All this baseball mopery may not seem relevant, but it’s what made the Mountain Goats show so touching. For me, at least. I’m sure there were people in the crowd who had just gone through a horrendous break-up, or bombed the LSAT, or lost a pet, and Darnielle probably touched them in the exact same way.

That’s where the real power behind his depressing verses and sing-along choruses comes from—they get the demons out. Darnielle constantly scans the crowd, making eye contact with everyone, allowing his own joy to spill out over everyone.

The show consisted mostly of cuts off his 2005 LP “The Sunset Tree,” as well as some standard crowd pleasers such as “No Children.” Even though “The Sunset Tree” tackles Darnielle’s relationship with an abusive stepfather, the defiance in songs like “This Year” and “Up the Wolves” became universal.

It’s impossible to say what people were thinking when they sang along with the chorus, shouting “I am going to make it through this year if it kills me,” but I know the only thing on my mind was next March.

At the show’s end, Darnielle revealed that he could just as easily take the crowd down a darker path, filled with neuroses and insecurity and real loss. The dark didn’t really win over until the second encore: Hughes sat way in the back, leaving Darnielle alone to finish off the show with “Shadow Song.”
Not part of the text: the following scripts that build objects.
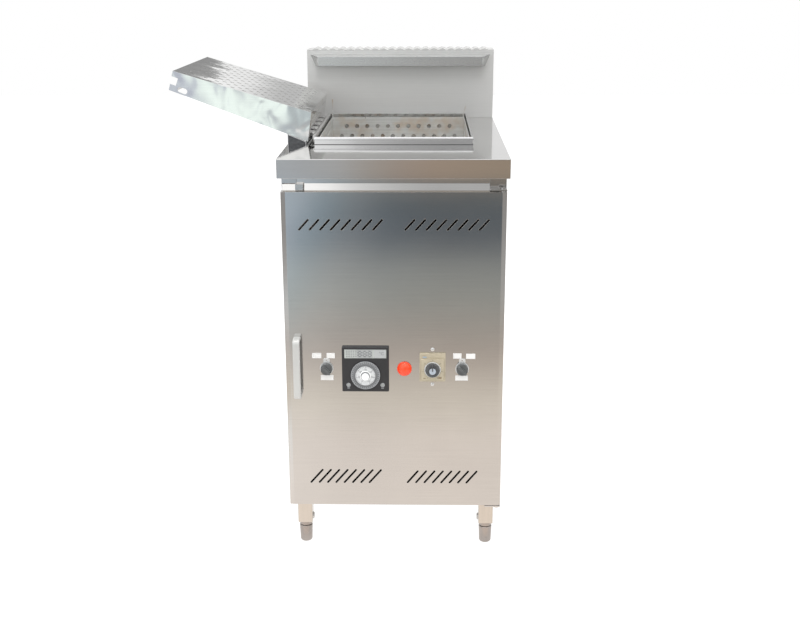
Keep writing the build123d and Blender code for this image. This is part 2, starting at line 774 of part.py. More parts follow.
def timer_body():
    """A small plug-in timer in its flush frame."""
    x = timer_x
    frame = block(x - 26.5, x + 26.5, door_face - 5, door_face, timer_low, timer_high)
    frame = fillet(frame.edges().filter_by(Axis.Y), 1.5)
    face = block(x - 23, x + 23, door_face - 8, door_face - 5, panel_z - 23, panel_z + 23)
    face = fillet(face.edges().filter_by(Axis.Y), 1.5)
    rear = block(x - 22, x + 22, door_face, door_face + 66, panel_z - 22, panel_z + 22)
    spindle = rod((x, door_face - 9, panel_z), (x, door_face + 8, panel_z), 2.5 + knob_gap)
    return (frame + face + rear) - spindle


def timer_knob():
    """A black skirted knob with a raised centre and a pointer rib."""
    x = timer_x
    y = door_face - 8.4
    face = Plane(origin=(x, y, panel_z), z_dir=(0, -1, 0))
    skirt = extrude(face * Circle(14.5), amount=7, taper=5)
    centre = extrude(Plane(origin=(x, y - 7, panel_z), z_dir=(0, -1, 0)) * Circle(7.2), amount=3.5, taper=4)
    rib = block(x - 1, x + 1, y - 11, y - 7, panel_z, panel_z + 13)
    spindle = rod((x, door_face + 7, panel_z), (x, y, panel_z), 2.5)
    return skirt + centre + rib + spindle


def selector_tags():
    """Keyhole shaped metal washers under the selector knobs."""
    pieces = []
    for x in (-selector_x, selector_x):
        plane = on_face(x, panel_z, 0)
        outline = Circle(14) + Pos(0, 15) * RectangleRounded(13, 14, 3)
        holes = Circle(8.1) + Pos(0, 17.5) * Circle(1.5)
        pieces.append(extrude(plane * (outline - holes), amount=1.2))
    return pieces


def switch_bodies():
    """Each selector's switch: a threaded neck through the door and a contact block behind it."""
    pieces = []
    for x in (-selector_x, selector_x):
        neck = rod((x, door_face + 6, panel_z), (x, door_face - 4, panel_z), 8)
        nut = rod((x, door_face - 1.2, panel_z), (x, door_face - 3.6, panel_z), 11)
        contact = block(x - 12, x + 12, door_face + 2, door_face + 46, panel_z - 16, panel_z + 16)
        bore = rod((x, door_face + 12, panel_z), (x, door_face - 5, panel_z), 2.5 + knob_gap)
        pieces.append((neck + nut + contact) - bore)
    return pieces


def selector_knob(x):
    """A round black knob with a bar grip across it, pointing up and to the left."""
    y = door_face - 4.4
    skirt = extrude(Plane(origin=(x, y, panel_z), z_dir=(0, -1, 0)) * Circle(12), amount=6, taper=3)
    plane = Plane(origin=(x, y - 6, panel_z), x_dir=(1, 0, 0), z_dir=(0, -1, 0))
    grip = extrude(plane * (Rot(0, 0, 135) * RectangleRounded(22.5, 6, 2.4)), amount=9, taper=3)
    spindle = rod((x, door_face + 11, panel_z), (x, y, panel_z), 2.5)
    return skirt + grip + spindle


def label_plates():
    """Blank plates beside each selector: one for each position and one under it."""
    left = [(-20.0, 27.5, 19.0), (8.8, 27.5, 17.0), (0.6, -20.0, 26.0)]
    right = [(-10.1, 27.7, 17.0), (17.0, 27.2, 19.0), (-0.8, -19.7, 26.0)]
    pieces = []
    for x, plates in ((-selector_x, left), (selector_x, right)):
        for dx, dz, width in plates:
            x0, z0 = x + dx - width / 2, panel_z + dz - label_height / 2
            pieces.append(block(x0, x0 + width, door_face - 0.8, door_face, z0, z0 + label_height))
    return pieces


# ---------------------------------------------------------------- basket
def basket():
    """The perforated basket that stands in the well, with a narrow lifting ear at each rear corner."""
    i = rim_inset + sheet + basket_gap
    x0, x1, y0, y1 = well_left + i, well_right - i, well_front + i, well_rear - i
    width, depth, height = x1 - x0, y1 - y0, basket_top - shelf_z
    mid_x, mid_y, mid_z = (x0 + x1) / 2, (y0 + y1) / 2, (shelf_z + basket_top) / 2
    floor = extrude(Pos(mid_x, mid_y, shelf_z) * perforated(width, depth, 14), amount=thin)
    wall_face = perforated(width, height, 12, wall_drop)
    side_face = perforated(depth, height, 12, wall_drop)
    shape = floor
    for y in (y0 + thin, y1):
        face = Plane(origin=(mid_x, y, mid_z), x_dir=(1, 0, 0), z_dir=(0, -1, 0))
        shape += extrude(face * wall_face, amount=thin)
    for x in (x0, x1 - thin):
        face = Plane(origin=(x, mid_y, mid_z), x_dir=(0, 1, 0), z_dir=(1, 0, 0))
        shape += extrude(face * side_face, amount=thin)
    for x, way, lean in ((x0, 1, 0), (x1, -1, 9)):
        low, bend, high = basket_top - 6, rim_top + 1, basket_top + 43
        inner = x + way * ear_width
        outer_side = [(x, low), (x, bend), (x - way * lean, high)]
        inner_side = [(inner - way * lean, high), (inner, bend), (inner, low)]
        shape += prism_y(outer_side + inner_side, y1 - thin, y1)
    return shape


# ---------------------------------------------------------------- lid, drawn level and open, then tilted
def open_lid(shape):
    """Tilt a piece drawn around the hinge axis and put it in place."""
    return Pos(lid_axis_x, 0, lid_axis_z) * (Rot(0, lid_tilt, 0) * shape)


def lid_span():
    i = rim_inset + sheet + basket_gap + thin + lid_side_gap
    return well_front + i, well_rear - i


def lid_outline():
    """The lid's side profile around its axis; the free end is at negative X."""
    near_low = (-lid_near, -lid_drop)
    near_top = (-lid_near - lid_lean, lid_deep - lid_drop)
    far_top = (-lid_length, lid_shallow - lid_drop)
    far_low = (4 - lid_length, -lid_drop)
    return near_low, near_top, far_top, far_low


def lid_pan():
    """The press lid: a perforated plate with four walls, notched at its free end."""
    y0, y1 = lid_span()
    near_low, near_top, far_top, far_low = lid_outline()
    fall = (near_top[1] - far_top[1]) / (near_top[0] - far_top[0])
    hollow = [(near_low[0] - thin, -lid_drop - 1), (near_top[0] - thin, near_top[1] - thin),
              (far_top[0] - 1, far_top[1] - thin - fall), (far_top[0] - 1, -lid_drop - 1)]
    pan = prism_y([near_low, near_top, far_top, far_low], y0, y1) - prism_y(hollow, y0 + thin, y1 - thin)
    end_x = lid_end_set_back - lid_length
    end_top = far_top[1] + fall * lid_end_set_back - 0.3
    pan += block(end_x - thin, end_x, y0 + thin, y1 - thin, -lid_drop, end_top)
    pan -= block(-lid_length - 5, end_x - 1, y0 - 1, y1 + 1, 0, far_top[1] - 11)
    side = Plane(origin=(31 - lid_length, y0 - 1, 8.5 - lid_drop), x_dir=(1, 0, 0), z_dir=(0, -1, 0))
    pan -= extrude(side * SlotOverall(21, 11), amount=y0 - y1 - 2)
    length = math.hypot(near_top[0] - far_top[0], near_top[1] - far_top[1])
    middle = Pos((near_top[0] + far_top[0]) / 2, (y0 + y1) / 2, (near_top[1] + far_top[1]) / 2)
    punches = Sketch() + [place * Circle(lid_hole_d / 2) for place in hole_sketch(length, y1 - y0, 13)]
    tilted = middle * (Rot(0, -math.degrees(math.atan(fall)), 0) * (Pos(0, 0, -6) * punches))
    return open_lid(pan - extrude(tilted, amount=12, dir=(0, 0, 1)))


def knuckle_rows(first):
    """Start and end of every other knuckle along the hinge."""
    length = 34.0
    start = (well_front + well_rear) / 2 - 5.5 * length
    rows = []
    for i in range(first, 11, 2):
        rows.append((start + i * length + 0.3, start + (i + 1) * length - 0.3))
    return rows


def end_wall_x(z):
    """Where the lid's leaning hinge end wall is at height z over the axis."""
    return -lid_near - lid_lean / lid_deep * (lid_drop + z)


def lid_hinge_leaf():
    """The lid's half of the hinge: a leaf on the leaning end wall, with an arm to each of its knuckles."""
    low, high = -4.0, 30.0
    leaf = [(end_wall_x(low), low), (end_wall_x(high), high), (end_wall_x(high) + thin, high),
            (end_wall_x(low) + thin, low)]
    shape = prism_y(leaf, knuckle_rows(0)[0][0], knuckle_rows(0)[-1][1])
    half_arm = 1.2
    for y0, y1 in knuckle_rows(1):
        shape += ring((0, y0, 0), (0, y1, 0), knuckle_r, lid_pin_r + 0.05)
        arm = [(0.6 - knuckle_r, half_arm), (0.6 - knuckle_r, -half_arm),
               (end_wall_x(-half_arm) + 0.6, -half_arm), (end_wall_x(half_arm) + 0.6, half_arm)]
        shape += prism_y(arm, y0, y1)
    return open_lid(shape)


def well_hinge_leaf():
    """The well's half of the hinge, on the outside of its left wall."""
    wall = well_left + rim_inset
    rows = knuckle_rows(0)
    shape = block(wall - thin, wall, rows[0][0], rows[-1][1], counter_top + 1, basket_top - 1)
    for y0, y1 in rows:
        ends = (lid_axis_x, y0, lid_axis_z), (lid_axis_x, y1, lid_axis_z)
        shape += ring(*ends, knuckle_r, lid_pin_r + 0.05)
        shape += block(wall - thin, wall, y0, y1, counter_top + 1, lid_axis_z - 2.8)
    return shape


def lid_hinge_pin():
    y0 = knuckle_rows(0)[0][0] - 2
    y1 = knuckle_rows(0)[-1][1] + 2
    return rod((lid_axis_x, y0, lid_axis_z), (lid_axis_x, y1, lid_axis_z), lid_pin_r)


def lid_rest():
    """The folded ramp on the counter that the open lid lies on, open at its front end."""
    y0, y1 = lid_span()
    tilt = math.radians(lid_tilt)
    tan_tilt = math.tan(tilt)
    corner_x = lid_axis_x - lid_near * math.cos(tilt) - lid_drop * math.sin(tilt)
    corner_z = lid_axis_z + lid_near * math.sin(tilt) - lid_drop * math.cos(tilt)
    left = -counter_width / 2
    right = corner_x - 4
    clear = 0.6
    z_left = corner_z + (corner_x - left) * tan_tilt - clear
    z_right = corner_z + (corner_x - right) * tan_tilt - clear
    outer = prism_y([(left, counter_top), (right, counter_top), (right, z_right), (left, z_left)], y0, y1)
    hollow = [(left + sheet, counter_top - 1), (right - sheet, counter_top - 1),
              (right - sheet, z_right - sheet), (left + sheet, z_left - sheet)]
    return outer - prism_y(hollow, y0 - 1, y1 - sheet)


def panel_screws():
    """Button head screws that hold the back panel."""
    pieces = []
    x = body_half - 13
    for side in (-1, 1):
        for z in (150, 360, 570, 770):
            pieces.append(rod((side * x, body_back + sheet, z), (side * x, body_back + sheet + 2.2, z), 4))
    return pieces


# ---------------------------------------------------------------- write every node
right_panel = side_panel()
nodes = {
    "countertop": countertop(),
    "side_panel_left": mirror_x(right_panel),
    "side_panel_right": right_panel,
    "rear_panel": rear_panel(),
    "bottom_panel": bottom_panel(),
    "front_header": front_header(),
    "backsplash": backsplash(),
    "flue_housing": flue_housing(),
    "flue_cap": flue_cap(),
    "flue_lip": flue_lip(),
    "flue_duct": flue_duct(),
    "well_collar": well_collar(),
    "firebox": firebox(),
    "radiant_plates": radiants(),
    "burner_tubes": burners(),
    "gas_manifold": gas_manifold(),
    "gas_jets": gas_jets(),
    "gas_valve": gas_valve(),
    "gas_inlet_pipe": [gas_pipe(), inlet_nut()],
    "ignition_electrodes": electrodes(),
    "temperature_probe": temperature_probe(),
    "spark_module": spark_module(),
    "terminal_box": terminal_box(),
    "cable_gland": cable_gland(),
    "drip_tray": drip_tray(),
    "tray_rails": tray_rails(),
    "panel_screws": panel_screws(),
    "legs": legs(),
    "leg_sockets": leg_sockets(),
    "leg_clamp_bolts": clamp_bolts(),
    "hinge_brackets": hinge_brackets(),
    "door_pivot_pins": pivot_pins(),
    "magnet_catch": magnet_catch(),
    "lid_rest": lid_rest(),
    "well_hinge_leaf": well_hinge_leaf(),
    "lid_hinge_pin": lid_hinge_pin(),
    "lid_pan": lid_pan(),
    "lid_hinge_leaf": lid_hinge_leaf(),
    "cooking_basket": basket(),
    "door_skin": door_skin(),
    "control_cover": control_cover(),
    "door_handle": door_handle(),
    "door_strike": door_strike(),
    "controller_body": controller_body(),
    "controller_display": controller_display(),
    "controller_indicators": indicator_lamps(),
    "controller_dial": controller_dial(),
    "pilot_lamp_body": pilot_lamp_body(),
    "pilot_lamp_lens": pilot_lamp_lens(),
    "timer_body": timer_body(),
    "timer_knob": timer_knob(),
    "selector_tags": selector_tags(),
    "switch_bodies": switch_bodies(),
    "selector_knob_left": selector_knob(-selector_x),
    "selector_knob_right": selector_knob(selector_x),
    "label_plates": label_plates(),
}
for name, shape in nodes.items():
    save(name, shape)

foot_names = ["foot_front_left", "foot_front_right", "foot_rear_left", "foot_rear_right"]
for name, place in zip(foot_names, leg_places()):
    save(name, foot(*place))
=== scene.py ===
import json
import math

import bmesh
import bpy
from mathutils import Matrix, Vector


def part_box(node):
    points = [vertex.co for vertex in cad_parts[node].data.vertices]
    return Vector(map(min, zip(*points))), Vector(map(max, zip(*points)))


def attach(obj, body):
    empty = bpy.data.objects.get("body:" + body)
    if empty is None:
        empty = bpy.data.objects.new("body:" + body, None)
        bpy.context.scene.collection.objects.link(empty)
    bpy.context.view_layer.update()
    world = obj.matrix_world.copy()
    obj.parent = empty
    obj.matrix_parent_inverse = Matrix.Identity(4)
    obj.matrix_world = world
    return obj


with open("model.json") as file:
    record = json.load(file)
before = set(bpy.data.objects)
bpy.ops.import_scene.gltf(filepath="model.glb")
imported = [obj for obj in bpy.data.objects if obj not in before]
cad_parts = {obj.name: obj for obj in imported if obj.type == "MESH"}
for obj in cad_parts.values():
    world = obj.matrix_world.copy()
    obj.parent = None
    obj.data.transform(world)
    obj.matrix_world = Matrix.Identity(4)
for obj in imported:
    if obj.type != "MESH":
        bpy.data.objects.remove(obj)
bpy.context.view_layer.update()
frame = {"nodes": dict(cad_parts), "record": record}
scene = bpy.context.scene
nodes = frame["nodes"]

# -------------------------------- places, from the frame, in metres
MM = 0.001
door_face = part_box("door_skin")[0].y
counter_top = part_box("countertop")[1].z


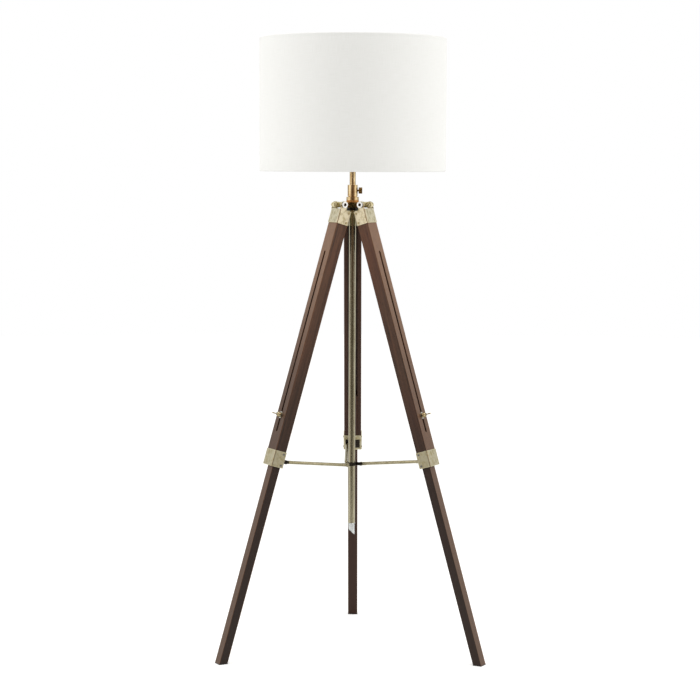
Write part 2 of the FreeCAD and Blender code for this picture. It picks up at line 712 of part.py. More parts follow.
def cable_outlet():
    """The clear bush in the tube's lower end, cut off at a slant, with a bore for the cord."""
    body = new_body()
    low = "tube_bottom - outlet_flange_height"
    bush = [("cord_radius", "tube_bottom - outlet_long_side"), ("outlet_radius", "tube_bottom - outlet_long_side"),
            ("outlet_radius", low), ("outlet_flange_radius", low), ("outlet_flange_radius", "tube_bottom"),
            ("tube_radius - tube_wall - fit_gap", "tube_bottom"),
            ("tube_radius - tube_wall - fit_gap", "tube_bottom + outlet_plug"),
            ("cord_radius", "tube_bottom + outlet_plug")]
    revolve(body, polygon(body, "XZ_Plane", bush))
    slant_low, reach = "tube_bottom - outlet_long_side - overcut", "(outlet_radius + overcut)"
    slant = [(f"-{reach}", slant_low), (reach, slant_low), (f"-{reach}", f"{slant_low} + 2 * {reach}")]
    pocket(body, polygon(body, "XZ_Plane", slant), f"2 * {reach}", True)
    part("cable_outlet", body)


def thumb_screw():
    """The screw that clamps the post, with a lobed knob; built along x."""
    end = "knob_start + knob_length"
    shaft = cylinder("thumb_screw_radius", "post_radius + head_gap", "knob_start", axis="x")
    lobes = [cylinder("knob_core_radius", "knob_start", end, axis="x")]
    for index in range(5):
        around = f"(knob_core_radius - knob_lobe_inset) * {{}}({72 * index})"
        lobes.append(cylinder("knob_lobe_radius", "knob_start", end, y=around.format("cos"),
                              z=around.format("sin"), axis="x"))
    part("thumb_screw", joined(shaft, *lobes), placed(z="thumb_screw_height"))


def post():
    tube("post", "post_radius", "post_radius - post_wall", "post_bottom", "holder_bottom + post_in_holder")


def lampholder():
    """A screw lampholder: cup on the post, threaded shell, contact plate and shade nut."""
    cup = cone("holder_cup_radius", "holder_radius", "holder_bottom", "shell_bottom")
    seat = cylinder("post_radius + fit_gap", "holder_bottom - overcut", "holder_bottom + post_in_holder")
    wire_way = cylinder("holder_bore_radius", "holder_bottom", "shell_bottom + overcut")
    part("lampholder_cup", without(cup, seat, wire_way))
    tube("lampholder_shell", "holder_radius", "holder_radius - holder_wall", "shell_bottom", "shell_top")
    plate_top = "shell_bottom + holder_plate_height"
    plate = cylinder("holder_radius - holder_wall - fit_gap", "shell_bottom", plate_top)
    contact = cylinder("contact_radius", plate_top, f"{plate_top} + contact_height")
    part("contact_plate", joined(plate, contact))
    nuts = []
    for low in ("fitter_height - shade_nut_height", "fitter_height + fitter_sheet"):
        high = f"{low} + shade_nut_height"
        nuts.append(without(cylinder("shade_nut_radius", low, high),
                            cylinder("holder_radius + fit_gap", f"{low} - overcut", f"{high} + overcut")))
    part("shade_nuts", grouped(*nuts))


def bulb():
    """A round bulb: metal screw cap and a glass envelope on a tapered neck."""
    cap_top = "bulb_bottom + bulb_cap_height"
    tip_top = "bulb_bottom + bulb_tip_height"
    cap = joined(cone("contact_radius", "bulb_cap_radius", "bulb_bottom", tip_top),
                 cylinder("bulb_cap_radius", tip_top, cap_top))
    part("bulb_cap", cap)
    globe = doc.addObject("Part::Sphere", "Sphere")
    bind(globe, Radius="bulb_radius", Placement=placed(z="bulb_centre"))
    neck = cone("bulb_cap_radius", "bulb_radius * sin(bulb_shoulder)",
                cap_top, "bulb_centre - bulb_radius * cos(bulb_shoulder)")
    part("bulb_glass", joined(globe, neck))


def shade():
    """The drum shade with a lipped edge, its two wire rings and the carrier on the lower one."""
    body = new_body()
    inside, lip = "shade_radius - shade_wall", "shade_radius - shade_wall - shade_lip"
    profile = [(lip, "shade_bottom"), ("shade_radius", "shade_bottom"), ("shade_radius", "shade_top"),
               (lip, "shade_top"), (lip, "shade_top - shade_wall"), (inside, "shade_top - shade_wall"),
               (inside, "shade_bottom + shade_wall"), (lip, "shade_bottom + shade_wall")]
    revolve(body, polygon(body, "XZ_Plane", profile))
    part("shade_drum", body)
    part("top_wire_ring", torus("wire_ring_radius", "wire_radius", "top_wire_height"))
    fitter = cylinder("fitter_radius", "fitter_height", "fitter_height + fitter_sheet")
    pieces = [fitter, torus("wire_ring_radius", "wire_radius", "low_wire_height")]
    rise = "(fitter_height + fitter_sheet / 2 - low_wire_height)"
    run = "(wire_ring_radius - fitter_radius + arm_overlap)"
    for number in (1, 2, 3):
        arm = doc.addObject("Part::Cylinder", "Cylinder")
        bind(arm, Radius="wire_radius", Height=f"sqrt({rise} ^ 2 + {run} ^ 2)")
        lean = f"rotation(vector(0; 1; 0); -atan({run} / {rise}))"
        bind(arm, Placement=(f"placement(vector(0; 0; 0); rotation(vector(0; 0; 1); {leg_azimuth(number)} + 60))"
                             f" * placement(vector(wire_ring_radius; 0; low_wire_height); {lean})"))
        pieces.append(arm)
    bore = cylinder("holder_radius + fit_gap", "fitter_height - overcut",
                    "fitter_height + fitter_sheet + overcut")
    part("shade_carrier", without(joined(*pieces), bore))


for leg in (1, 2, 3):
    upper_leg(leg)
    leg_cap(leg)
    collar(leg)
    wood_screws(leg)
    rod_bracket(leg)
    rod_pin(leg)
    lower_leg(leg)
    foot_pad(leg)
    clamp_bolt(leg)
    washer(leg)
    wing_nut(leg)
    spreader_rod(leg)
spreader_ring()
hub()
hinge_hardware()
spindle()
cable_outlet()
thumb_screw()
post()
lampholder()
bulb()
shade()
doc.recompute()

for item in doc.Objects:
    if "Invalid" in item.State or "Error" in item.State:
        raise RuntimeError(f"{item.Label} did not recompute: {item.State}")
for item in parts:
    if item.Shape.isNull() or not item.Shape.isValid() or not item.Shape.Solids:
        raise RuntimeError(f"{item.Label} has no valid solid")

os.makedirs("parts", exist_ok=True)
for item in parts:
    item.Shape.exportStep(os.path.join("parts", item.Label + ".step"))
print(len(parts), "parts,", sum(len(item.Shape.Solids) for item in parts), "solids")
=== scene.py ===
import json
import math
from functools import partial

import bmesh
import bpy
from mathutils import Matrix, Vector, noise


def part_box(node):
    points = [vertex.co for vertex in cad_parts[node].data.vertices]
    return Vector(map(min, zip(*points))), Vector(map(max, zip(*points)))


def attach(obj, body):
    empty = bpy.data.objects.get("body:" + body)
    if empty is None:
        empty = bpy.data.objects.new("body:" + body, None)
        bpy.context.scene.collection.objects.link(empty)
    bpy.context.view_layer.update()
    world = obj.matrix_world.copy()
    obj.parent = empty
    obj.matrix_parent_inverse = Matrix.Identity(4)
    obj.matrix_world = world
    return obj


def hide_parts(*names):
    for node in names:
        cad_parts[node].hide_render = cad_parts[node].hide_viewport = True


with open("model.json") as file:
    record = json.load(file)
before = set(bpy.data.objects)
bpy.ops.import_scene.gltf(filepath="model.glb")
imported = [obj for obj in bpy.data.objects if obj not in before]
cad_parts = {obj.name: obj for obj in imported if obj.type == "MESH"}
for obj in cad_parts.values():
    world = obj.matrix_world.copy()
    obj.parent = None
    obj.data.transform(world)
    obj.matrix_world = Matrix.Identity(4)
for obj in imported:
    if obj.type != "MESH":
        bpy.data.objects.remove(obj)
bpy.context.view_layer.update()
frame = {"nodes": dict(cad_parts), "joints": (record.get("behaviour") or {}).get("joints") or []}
joints = {joint["name"]: joint for joint in frame["joints"]}
legNumbers = (1, 2, 3)


def linearColour(hexCode):
    channels = [int(hexCode[at:at + 2], 16) / 255 for at in (1, 3, 5)]
    return [c / 12.92 if c <= 0.04045 else ((c + 0.055) / 1.055) ** 2.4 for c in channels] + [1.0]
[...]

The manic joy faded away and Darnielle stood alone for the first time that night, grimacing and facing his demons head on, on their own terms. When he stepped away from the microphone to yell, it sent a shiver through the room.

Still, it was hard not to smile after the show. Simply put, the Mountain Goats shimmer live and infuse their oeuvre with a vitality impossible to capture on record, and that’s enough to leave anyone happy—at least, until the home team slides into ignominy.